Quantum circuit optimization for multiple QPUs using local structure

TL;DR

This paper presents a compile-time optimization strategy for quantum circuits across multiple QPUs that leverages local structure to reduce inter-cluster operations, improving efficiency in scalable quantum computing.

Contribution

It introduces a novel compile-time optimization method that exploits local circuit structure to minimize inter-QPU communication, enhancing scalability.

Findings

Significant reduction in circuit depth.

Decreased interconnect usage.

Improved overall circuit efficiency.

Abstract

Interconnecting clusters of qubits will be an essential element of scaling up future quantum computers. Operations between quantum processing units (QPUs) are usually significantly slower and costlier than those within a single QPU, so usage of the interconnect must be carefully managed.
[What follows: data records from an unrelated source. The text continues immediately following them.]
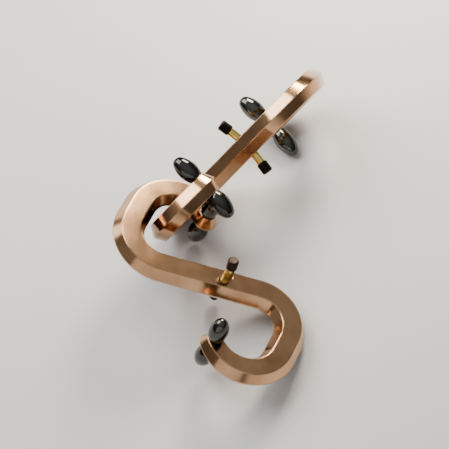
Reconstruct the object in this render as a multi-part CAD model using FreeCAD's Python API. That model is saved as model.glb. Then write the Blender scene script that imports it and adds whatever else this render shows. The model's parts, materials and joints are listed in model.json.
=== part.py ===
"""Disentanglement puzzle: two identical cast S-shaped "snakes" hooked through each other.

Each snake is a flat S bent from one thick bar with bevelled, ridged sides.  A bowed brass pin with dark
caps crosses the middle of the S, and a bowed crossbar with two dark bulbs crosses each end.
The two snakes share no fastening: one hook of snake B is closed round one hook of snake A.

Millimetres and degrees, +Z up.  The pair stands on Z = 0, centred on the origin.
"""
import FreeCAD, Part
import math
import os

from FreeCAD import Placement, Rotation, Vector

# ---- the bar that each S is bent from ----
BAR_WIDTH = 10.8       # in the plane of the S, over the ridges along its two sides
BAR_DEPTH = 7.4        # through the bar, between its two flat faces
FACE_WIDTH = 6.4       # each flat face, between the edges where the bevels begin
TIP_WIDTH = 8.4        # the same two widths at the ends, after the taper round the last bend
TIP_FACE_WIDTH = 5.0

# ---- the centreline of the S ----
BEND_RADIUS = 12.2     # both bends of each hook
DIAGONAL_HALF = 17.0   # half the straight bar between the hooks
DIAGONAL_SLANT = 17.0  # angle between that bar and the long axis of the S
BACK_LENGTH = 6.4      # straight stretch at the back of each hook
TIP_TURN = 137.0       # how far each hook bends on, from its back to its end

# ---- the three rods across each S ----
BOW_RADIUS = 40.0      # every rod is bowed to this radius
BOW_HEADING = 135.0    # direction, in the plane of the S, that the rod ends are swept to
PIN_RADIUS = 1.45
PIN_ALONG = 5.5        # from the middle of the S, along the straight bar
PIN_ASIDE = 1.5        # and off the middle line of that bar, towards the head
PIN_REACH = 10.2       # half the length of the brass pin, along its bow
CAP_RADIUS = 1.85
CAP_LENGTH = 4.0
CAP_EDGE = 0.6
CAP_SOCKET = 2.8       # how deep the pin sits in its cap
ROD_RADIUS = 1.6
BULB_SOCKET = 6.0      # how deep a crossbar rod sits in its bulb

# ---- the bulbs on the crossbars ----
BULB_RADIUS = 3.25
BULB_BARREL = 9.0      # radius of the barrel curve down a bulb's side
BULB_NECK_ANGLE = 26.0 # where that curve starts, below the widest place
BULB_DOME_ANGLE = 30.0 # where it hands over to the domed end, above it

# ---- how the two snakes lie: yaw, pitch and roll of each S, and its middle ----
SNAKE_A_ATTITUDE = (-40.532, 20.720, -14.921)
SNAKE_A_MIDDLE = (-14.494, -14.137, 15.336)
SNAKE_B_ATTITUDE = (19.740, -25.622, 118.713)
SNAKE_B_MIDDLE = (6.149, 27.400, 19.139)

ORIGIN = Vector(0, 0, 0)
ACROSS = Vector(0, 0, 1)   # square to the plane of an S


def heading(angle):
    """Unit vector in the plane of the S."""
    return Vector(math.cos(math.radians(angle)), math.sin(math.radians(angle)), 0)


def section(width, face_width, sides):
    """The bar's section in XY: from its middle line out to the ridged side on the right, the left or both."""
    edge = face_width / 2
    face = BAR_DEPTH / 2
    outline = []
    for side in sides:
        top = Vector(side * edge, face, 0)
        ridge = Vector(side * width / 2, 0, 0)
        bottom = Vector(side * edge, -face, 0)
        outline += [Part.makeLine(Vector(0, face, 0), top),
                    Part.makeLine(top, ridge),
                    Part.makeLine(ridge, bottom),
                    Part.makeLine(bottom, Vector(0, -face, 0))]
    if len(sides) == 1:
        outline.append(Part.makeLine(Vector(0, -face, 0), Vector(0, face, 0)))
    return Part.Wire(Part.__sortEdges__(outline))


def standing(outline, point, direction):
    """Sets a flat section square to the bar at that point."""
    outline.Placement = Placement(point, Rotation(direction.cross(ACROSS), ACROSS, direction, "ZXY"))
    return outline


def full_section(point, direction):
    return standing(section(BAR_WIDTH, FACE_WIDTH, sides=(1, -1)), point, direction)


def tip_section(point, direction, sides=(1, -1)):
    return standing(section(TIP_WIDTH, TIP_FACE_WIDTH, sides), point, direction)


def after_bend(point, direction, turn):
    """Where the centreline is after it bends right by so many degrees: (centre, end point, direction)."""
    centre = point + direction.cross(ACROSS) * BEND_RADIUS
    turning = Rotation(ACROSS, -turn)
    return centre, centre + turning.multVec(point - centre), turning.multVec(direction)


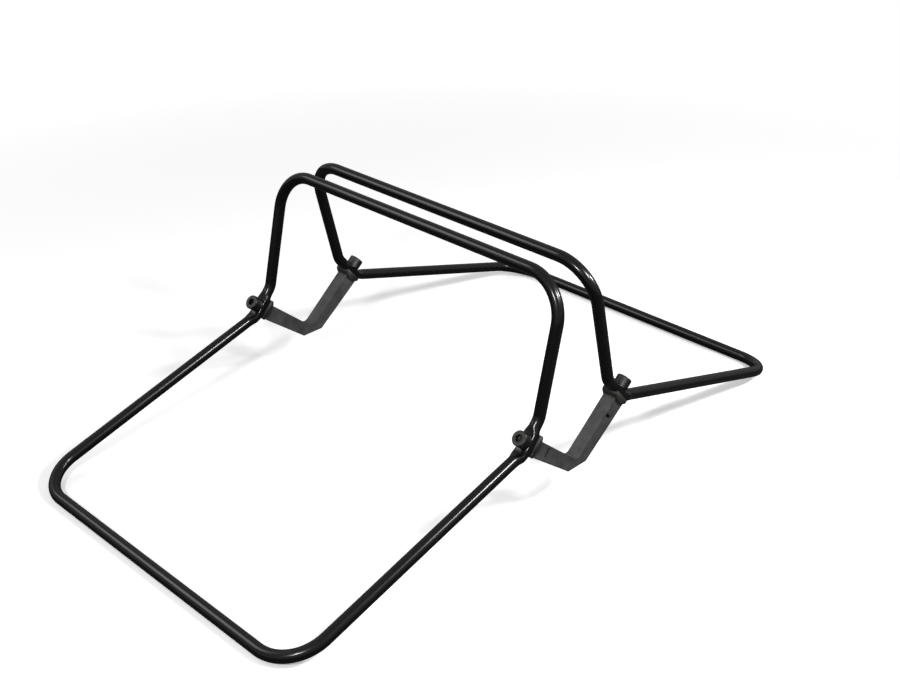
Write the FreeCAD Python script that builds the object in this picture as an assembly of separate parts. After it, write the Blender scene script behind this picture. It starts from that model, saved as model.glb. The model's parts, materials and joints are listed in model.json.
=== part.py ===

This is loosely analogous to the need to manage shared caches or memory in classical multi-CPU machines. Unlike classical clusters, however, quantum data is subject to the no-cloning theorem, which necessitates a rethinking of cache coherency strategies. Here, we consider a simple strategy of using EPR-mediated remote gates and teleporting qubits between clusters as necessary. Crucially, we develop optimizations at compile-time that leverage local structure in a quantum circuit, so as to minimize inter-cluster operations at runtime. We benchmark our approach against existing quantum compilation and optimization routines, and find significant improvements in circuit depth and interconnect usage.